On Sunday, he told the Abyssinian congregation. “New York is your home and refuge, and we will do whatever it takes to keep you safe.”

We are thankful to live in a state where last week the commissioner of education and the attorney general sent a letter to every school district in New York, responding to “disturbing incidents of bias and hate-based acts of bigotry, including vandalism, harassment, bullying, and even violence.” They wrote, “School communities have a critically important role to play...during challenging times like these when communities around New York and the nation experience unrest.”

We each have a critical role to play — to be welcoming and helpful like the Indians were to the Pilgrim immigrants whom they could have easily left to starve to death in the wilderness.
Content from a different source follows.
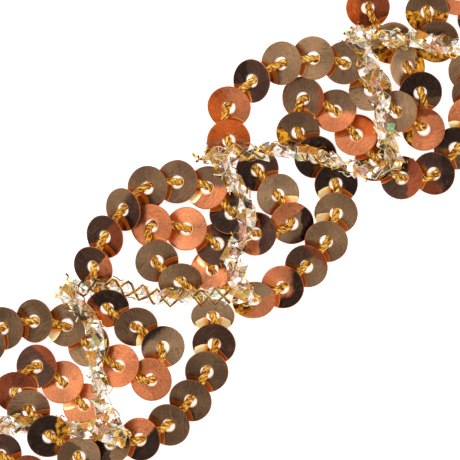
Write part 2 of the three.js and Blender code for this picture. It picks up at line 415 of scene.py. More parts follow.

This Thanksgiving, we will be thankful and rejoice that we live in the state of New York and the nation of the United States that has as its symbol the Statue of Liberty. Her lamp has lit the way to welcome generations of immigrants to a land of plenty.

“Give me your tired, your poor,/ Your huddled masses yearning to breathe free,/ The wretched refuse of your teeming shore,” wrote Emma Lazarus on a poem inscribed on the statue’s pedestal. “Send these, the homeless, tempest-tost to me,/ I lift my lamp beside the golden door!”

America is a land whose plenty can be realized only if we share it, working together peaceably to help one another, as the Indians did the Pilgrims.

So, as we celebrate Thanksgiving, let us remember our nation, unique in all the world and all the world’s history, has been built by immigrants, starting with the Pilgrims. And so it should continue.